**GIVEN TASK:**
Filter this data down to the lines that hold "starting", and copy them.

**Stored data:**

+ + + + + + +

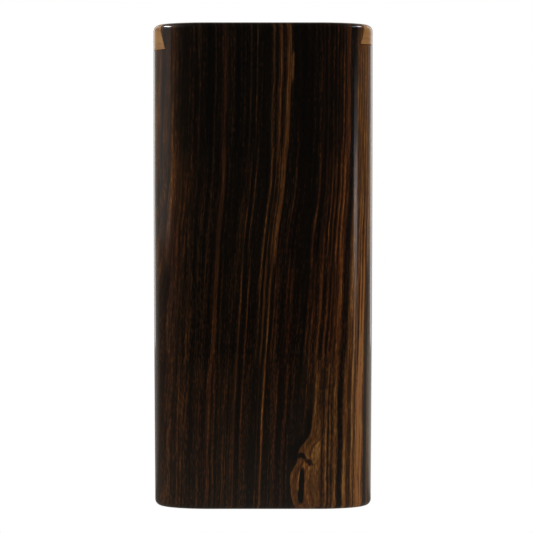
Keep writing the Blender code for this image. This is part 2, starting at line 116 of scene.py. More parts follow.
def to_object(name, shape, material=None, sharp_angle=30.0):
    """Turn a bmesh in millimetres into a linked object in metres."""
    bmesh.ops.recalc_face_normals(shape, faces=shape.faces)
    bmesh.ops.scale(shape, vec=(MM, MM, MM), verts=shape.verts)
    mesh = bpy.data.meshes.new(name)
    shape.to_mesh(mesh)
    shape.free()
    smooth_below(mesh, sharp_angle)
    ob = link(bpy.data.objects.new(name, mesh))
    if material:
        mesh.materials.append(material)
    return ob


def loft(rings):
    """Skin equal-sized rings of points and cap both ends."""
    shape = bmesh.new()
    rows = [[shape.verts.new(point) for point in ring] for ring in rings]
    count = len(rows[0])
    for lower, upper in zip(rows, rows[1:]):
        for i in range(count):
            j = (i + 1) % count
            shape.faces.new((lower[i], lower[j], upper[j], upper[i]))
    shape.faces.new(list(reversed(rows[0])))
    shape.faces.new(rows[-1])
    return shape


def turned(profile, segments, centre=(0.0, 0.0), stretch_y=1.0):
    """Turn (radius, z) points about an upright axis. A profile that starts
    off the axis is joined back to its first point."""
    shape = bmesh.new()
    rows = []
    for radius, z in profile:
        if radius < 1e-9:
            rows.append([shape.verts.new((*centre, z))])
            continue
        angles = [2 * math.pi * i / segments for i in range(segments)]
        rows.append([shape.verts.new((
            centre[0] + radius * math.cos(angle),
            centre[1] + radius * math.sin(angle) * stretch_y,
            z)) for angle in angles])
    pairs = list(zip(rows, rows[1:]))
    if len(rows[0]) > 1:
        pairs.append((rows[-1], rows[0]))
    for first, second in pairs:
        for i in range(segments):
            j = (i + 1) % segments
            if len(first) == 1:
                corners = (first[0], second[i], second[j])
            elif len(second) == 1:
                corners = (first[i], second[0], first[j])
            else:
                corners = (first[i], second[i], second[j], first[j])
            shape.faces.new(corners)
    return shape


def plug(radius, z0, z1, segments, centre=(0.0, 0.0)):
    return turned([(0, z0), (radius, z0), (radius, z1), (0, z1)], segments, centre)


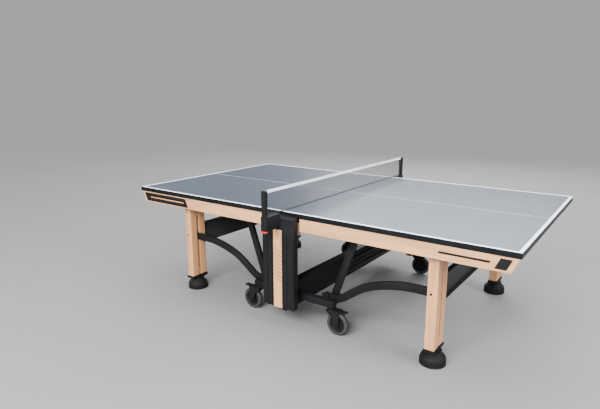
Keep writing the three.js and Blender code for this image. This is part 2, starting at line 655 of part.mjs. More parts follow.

+ + + + + + +

**ANSWER FOR THE TASK:**
Keep writing the Blender code for this image. This is part 2, starting at line 116 of scene.py. More parts follow.
Keep writing the three.js and Blender code for this image. This is part 2, starting at line 655 of part.mjs. More parts follow.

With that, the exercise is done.